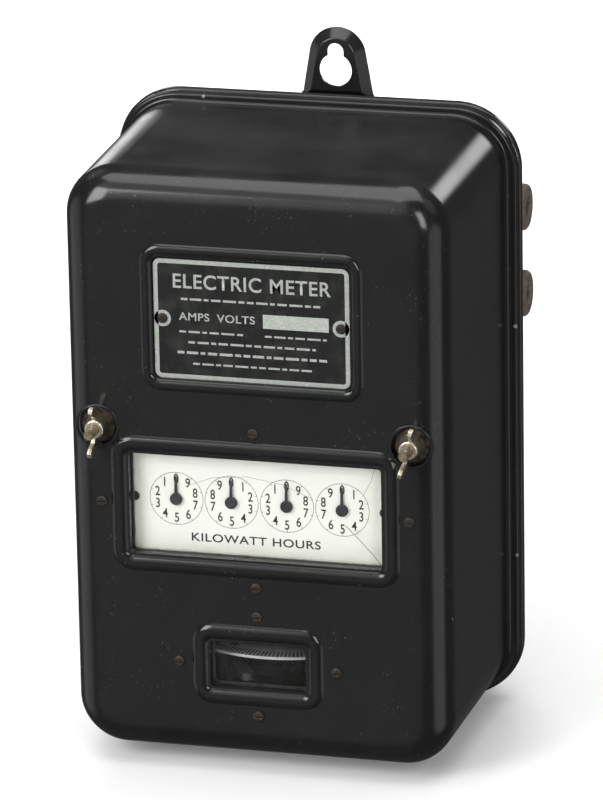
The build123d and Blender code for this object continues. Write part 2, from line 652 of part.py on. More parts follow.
def make_brush_arm(side):
    """Sprung arm with a silver tip against the commutator."""
    hub = pillar(15, 70, 66, 4.0, 17)
    arm = block(13.6, 15.0, 72, 92, 70, 77)
    tip = block(4.15, 15.0, 86.6, 89.4, 71.5, 75.5)
    part = hub + arm + tip - pillar(15, 70, 60, 1.5 + RUN, 30)
    return part if side > 0 else mirror(part, Plane.YZ)


def make_lever():
    x, depth = LEVER_PIVOT
    low = LOW_ARM_Z + 16.0
    hub = pillar(x, depth, low, 5.0, 4.0)
    reach = math.hypot(-9 - x, 143 - depth)
    angle = -math.degrees(math.atan2(143 - depth, -9 - x))
    bar = Pos(reach / 2, 0, 2.0) * Box(reach, 6.0, 3.0)
    bar = bar + Pos(reach, 0, 0.5) * Cylinder(3.0, 3.0, align=(Align.CENTER, Align.CENTER, Align.MIN))
    arm = Pos(x, -depth, low) * Rot(0, 0, angle) * bar
    return hub + arm - pillar(x, depth, low - 1, 2.0 + RUN, 10)


# ---------------------------------------------------------------- register
UNITS, TENS = (1.5 * DIAL_PITCH, DIAL_Z), (0.5 * DIAL_PITCH, DIAL_Z)
HUNDREDS, THOUSANDS = (-0.5 * DIAL_PITCH, DIAL_Z), (-1.5 * DIAL_PITCH, DIAL_Z)
SECOND = (UNITS[0], DIAL_Z + DIAL_PITCH)
WORM_ARBOR = (WORM_R + WORM_MODULE * WORM_TEETH / 2, WORM_Z)


def meshing_point(one, other, from_one, from_other):
    """Point at two given distances from two centres, on the lower left of the line joining them."""
    gap = math.dist(one, other)
    along = (from_one ** 2 - from_other ** 2 + gap ** 2) / (2 * gap)
    away = math.sqrt(from_one ** 2 - along ** 2)
    ux, uz = (other[0] - one[0]) / gap, (other[1] - one[1]) / gap
    return (one[0] + along * ux - away * uz, one[1] + along * uz + away * ux)


# The first arbor carries 40 teeth and the second 64, each driven by eight leaves.
FIRST = meshing_point(SECOND, WORM_ARBOR, 36 * TRAIN_MODULE, 24 * TRAIN_MODULE)
TRAIN = (WORM_ARBOR, FIRST, SECOND, UNITS, TENS, HUNDREDS, THOUSANDS)
POSTS = ((-50, -40), (50, -40), (-50, 31), (50, 31))
DIAL_SCREW_X = 57.3


def arbor(centre, back, front, radius=0.9):
    return rod(centre[0], centre[1], radius, back, front - back)


def train_arbor(centre, teeth, driver, plane, driven, driven_plane, front):
    """Arbor with the wheel it is turned by and the pinion that turns the next wheel."""
    part = arbor(centre, REAR_PLATE + 0.2, front)
    part = part + wheel(centre, teeth, driver, plane) + rod(centre[0], centre[1], 2.0, plane - 0.6, 2.2)
    if driven:
        part = part + pinion(centre, driven, driven_plane - 0.5, 2.0)
    return part


def make_worm_arbor():
    """Worm wheel behind the register with its pinion between the register plates."""
    part = arbor(WORM_ARBOR, SHAFT_DEPTH - 6, FRONT_PLATE + 1.2)
    towards = math.pi
    face = gear(WORM_TEETH, WORM_MODULE, 0.8, 1.2, towards + math.pi / WORM_TEETH)
    for spoke in range(6):
        turn = Rot(0, 0, 60 * spoke)
        face = face - turn * Pos(11, 0) * Circle(3.6)
    part = part + slab(Pos(*WORM_ARBOR) * face, SHAFT_DEPTH - 0.75, 1.5)
    part = part + rod(WORM_ARBOR[0], WORM_ARBOR[1], 3.2, SHAFT_DEPTH - 3, 6)
    return part + pinion(WORM_ARBOR, FIRST, PLANE_D - 0.5, 2.0)


def make_rear_plate():
    plate = slab(Pos(0, -5) * RectangleRounded(120, 80, 3), REAR_PLATE, 1.5)
    for x, z in POSTS:
        plate = plate + rod(x, z, 2.5, REAR_PLATE + 1.5, FRONT_PLATE - REAR_PLATE - 1.5)
    for x, z in TRAIN:
        plate = plate - rod(x, z, 0.9 + RUN, REAR_PLATE - 1, 4)
    for x, z in REGISTER_MOUNTS:
        plate = plate - rod(x, z, 1.65, REAR_PLATE - 1, 4)
    return plate


def make_back_cock():
    """Bracket that carries the rear end of the worm-wheel arbor."""
    x, z = WORM_ARBOR
    arm = block(x - 5, CHEEK_IN, SHAFT_DEPTH - 8, SHAFT_DEPTH - 5, z - 4, z + 4)
    foot = block(CHEEK_IN - 2, CHEEK_IN, SHAFT_DEPTH - 20, SHAFT_DEPTH - 5, z - 4, z + 4)
    return arm + foot - rod(x, z, 0.9 + RUN, SHAFT_DEPTH - 6.5, 10)


def make_front_plate():
    plate = slab(Pos(0, -5) * RectangleRounded(120, 80, 3), FRONT_PLATE, 1.5)
    for side in (-1, 1):
        plate = plate + rod(side * DIAL_SCREW_X, DIAL_Z, 2.4, FRONT_PLATE, DIAL_FACE - 1.0 - FRONT_PLATE)
        plate = plate - rod(side * DIAL_SCREW_X, DIAL_Z, 1.05, FRONT_PLATE - 1, 8)
    for x, z in TRAIN:
        plate = plate - rod(x, z, 0.9 + RUN, FRONT_PLATE - 1, 4)
    for x, z in POSTS:
        plate = plate - rod(x, z, 1.55, FRONT_PLATE - 1, 4)
    return plate


def make_register_screws():
    screws = [screw(x, z, REAR_PLATE + 1.5, 2.9, 1.6, 1.5, 8) for x, z in REGISTER_MOUNTS]
    screws += [screw(x, z, FRONT_PLATE + 1.5, 2.6, 1.2, 1.5, 1.5) for x, z in POSTS]
    return group(screws)


def make_dial_plate():
    corners = ((-60.5, 3.5), (-55.5, 9.0), (55.5, 9.0), (60.5, 3.5), (60.5, -43.0), (-60.5, -43.0))
    plate = slab(make_face(Polyline(*corners, close=True)), DIAL_FACE - 1.0, 1.0)
    for x, z in (UNITS, TENS, HUNDREDS, THOUSANDS):
        plate = plate - rod(x, z, 1.4, DIAL_FACE - 2, 4)
    for side in (-1, 1):
        plate = plate - rod(side * DIAL_SCREW_X, DIAL_Z, 1.05, DIAL_FACE - 2, 4)
    return plate


def make_pointer(centre):
    """Hand at zero: round boss with a long thin blade."""
    x, z = centre
    blade = Polyline((-0.75, 0), (-0.45, 10.6), (0.45, 10.6), (0.75, 0), close=True)
    part = slab(Pos(x, z) * make_face(blade), DIAL_FACE + 0.6, 0.5)
    part = part + rod(x, z, 2.8, DIAL_FACE + 0.5, 1.1)
    part = chamfer(part.edges().group_by(Axis.Y)[0], 0.3)
    return part - rod(x, z, 0.9, DIAL_FACE - 1, 2.2)


def make_dial_screws():
    return group([screw(side * DIAL_SCREW_X, DIAL_Z, DIAL_FACE, 2.2, 1.0, 1.0, 4.0) for side in (-1, 1)])


def make_small_screws():
    """Screws on the front of the cover: eight for the glass frames, two for the nameplate."""
    screws = [screw(x, z, COVER_FRONT, 2.6, 1.3, 1.4, 7.5) for x, z in COVER_SCREWS]
    for x in (-PLATE_SCREW_X, PLATE_SCREW_X):
        screws.append(screw(x, PLATE_Z, COVER_FRONT - 1.0, 2.3, 1.0, 1.25, 3.0))
    return group(screws)


POINTER_TIP = DIAL_FACE + 1.2

NODES = {
    "base_pan": make_base(),
    "hanger_bracket": make_hanger(),
    "hanger_rivets": make_rivets(),
    "gasket": make_gasket(),
    "cover_studs": group([make_stud(-STUD_X), make_stud(STUD_X)]),
    "wire_bushings": every_bushing(bushing_at),
    "bushing_nuts": every_bushing(bushing_nut_at),
    "terminal_block_left": make_terminal_block(-1),
    "terminal_block_right": make_terminal_block(1),
    "terminals": make_terminals(),
    "terminal_screws": make_terminal_screws(),
    "main_frame": make_frame(),
    "frame_screws": make_frame_screws(),
    "magnet_left": make_magnet(-1),
    "magnet_right": make_magnet(1),
    "magnet_screws": make_magnet_screws(),
    "current_coil_left": make_coil(-1),
    "current_coil_right": make_coil(1),
    "coil_clamps": make_coil_clamps(),
    "coil_screws": make_coil_screws(),
    "light_load_coil": make_light_coil(),
    "light_load_bar": make_light_bar(),
    "resistor": make_resistor(),
    "resistor_bracket": make_resistor_bracket(),
    "top_bearing": make_top_bearing(),
    "jewel_screw": make_jewel_screw(),
    "brush_block": make_brush_block(),
    "brush_arm_left": make_brush_arm(-1),
    "brush_arm_right": make_brush_arm(1),
    "arrest_lever": make_lever(),
    "rotor_shaft": make_shaft(),
    "brake_disc": make_disc(),
    "armature": make_armature(),
    "commutator": make_commutator(),
    "register_rear_plate": make_rear_plate(),
    "register_front_plate": make_front_plate(),
    "register_screws": make_register_screws(),
    "arbor_cock": make_back_cock(),
    "dial_plate": make_dial_plate(),
    "dial_screws": make_dial_screws(),
    "worm_arbor": make_worm_arbor(),
    "first_arbor": train_arbor(FIRST, 40, WORM_ARBOR, PLANE_D, SECOND, PLANE_C, FRONT_PLATE + 1.2),
    "second_arbor": train_arbor(SECOND, 64, FIRST, PLANE_C, UNITS, PLANE_A, FRONT_PLATE + 1.2),
    "units_arbor": train_arbor(UNITS, 80, SECOND, PLANE_A, TENS, PLANE_B, POINTER_TIP),
    "tens_arbor": train_arbor(TENS, 80, UNITS, PLANE_B, HUNDREDS, PLANE_C, POINTER_TIP),
    "hundreds_arbor": train_arbor(HUNDREDS, 80, TENS, PLANE_C, THOUSANDS, PLANE_A, POINTER_TIP),
    "thousands_arbor": train_arbor(THOUSANDS, 80, HUNDREDS, PLANE_A, None, None, POINTER_TIP),
    "units_pointer": make_pointer(UNITS),
    "tens_pointer": make_pointer(TENS),
    "hundreds_pointer": make_pointer(HUNDREDS),
    "thousands_pointer": make_pointer(THOUSANDS),
    "cover": make_cover(),
    "nameplate": make_nameplate(),
    "small_screws": make_small_screws(),
    "glass_panes": group([pane(REGISTER_Z, 121.0, 52.4), pane(WINDOW_Z, 51.0, 28.0)]),
    "glass_frames": group([
        glass_frame(REGISTER_Z, 121.0, 52.4, 114.0, 46.0, REGISTER_SCREWS),
        glass_frame(WINDOW_Z, 51.0, 28.0, 42.6, 20.4, WINDOW_SCREWS)]),
    "washer_left": make_washer(-STUD_X),
    "washer_right": make_washer(STUD_X),
    "wing_nut_left": make_wing_nut(-STUD_X, 3.0),
    "wing_nut_right": make_wing_nut(STUD_X, 14.0),
}

os.makedirs("parts", exist_ok=True)
for name, part in NODES.items():
    export_step(part, f"parts/{name}.step")
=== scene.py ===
import math

import bmesh
import bpy
from mathutils import Matrix, Vector


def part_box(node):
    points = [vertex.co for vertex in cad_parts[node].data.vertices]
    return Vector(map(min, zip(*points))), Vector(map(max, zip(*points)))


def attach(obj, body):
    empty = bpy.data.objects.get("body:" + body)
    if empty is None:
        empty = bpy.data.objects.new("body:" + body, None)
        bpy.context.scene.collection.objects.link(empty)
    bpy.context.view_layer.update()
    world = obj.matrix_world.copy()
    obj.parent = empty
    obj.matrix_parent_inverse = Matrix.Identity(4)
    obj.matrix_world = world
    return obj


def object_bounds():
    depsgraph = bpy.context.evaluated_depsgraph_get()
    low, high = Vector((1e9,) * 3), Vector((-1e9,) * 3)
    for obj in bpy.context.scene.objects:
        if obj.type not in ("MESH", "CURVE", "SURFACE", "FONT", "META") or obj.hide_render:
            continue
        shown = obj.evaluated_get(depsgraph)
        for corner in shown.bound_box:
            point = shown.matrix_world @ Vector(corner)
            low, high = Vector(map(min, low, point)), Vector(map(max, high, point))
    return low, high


# Wall-mounted dial meter, in the CAD frame: metres, +X right, +Y into the wall, +Z up.
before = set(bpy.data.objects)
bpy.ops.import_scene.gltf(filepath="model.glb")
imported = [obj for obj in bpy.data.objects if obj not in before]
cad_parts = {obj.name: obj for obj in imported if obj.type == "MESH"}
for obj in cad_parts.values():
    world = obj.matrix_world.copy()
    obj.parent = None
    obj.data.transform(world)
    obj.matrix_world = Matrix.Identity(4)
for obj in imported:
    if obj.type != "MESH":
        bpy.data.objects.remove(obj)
cad_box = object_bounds()

MM = 0.001

# Most forward points of the pieces that carry flat marks, and the Y of the marks before them.
DIAL_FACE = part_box("dial_plate")[0][1]
PANE_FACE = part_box("glass_panes")[0][1]
PLATE_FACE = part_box("nameplate")[0][1]
DIAL_LINES_Y = DIAL_FACE - 0.03 * MM
DIAL_TEXT_Y = DIAL_FACE - 0.04 * MM
PLATE_FIELD_Y = PLATE_FACE - 0.04 * MM
PLATE_TEXT_Y = PLATE_FACE - 0.05 * MM
CRACK_Y = PANE_FACE - 0.03 * MM

# Places and sizes that the CAD has too.
DIAL_Z = -15.9 * MM
DIAL_X = (-38.1 * MM, -12.7 * MM, 12.7 * MM, 38.1 * MM)
PLATE_Z = 70.1 * MM
WORDS_Z = PLATE_Z + 1.2 * MM                    # row of the two units and the empty field
PLATE_SCREW_X = 40.5 * MM
DISC_AXIS = (0.0, -88.0 * MM)
THREAD_PITCH = 25.4 / 24 * MM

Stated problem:
Begin at the line that has "obj.parent = empty", stop after the line that has "for corner in", and repeat exactly those lines, nothing more.

Exercise solution:
    obj.parent = empty
    obj.matrix_parent_inverse = Matrix.Identity(4)
    obj.matrix_world = world
    return obj


def object_bounds():
    depsgraph = bpy.context.evaluated_depsgraph_get()
    low, high = Vector((1e9,) * 3), Vector((-1e9,) * 3)
    for obj in bpy.context.scene.objects:
        if obj.type not in ("MESH", "CURVE", "SURFACE", "FONT", "META") or obj.hide_render:
            continue
        shown = obj.evaluated_get(depsgraph)
        for corner in shown.bound_box:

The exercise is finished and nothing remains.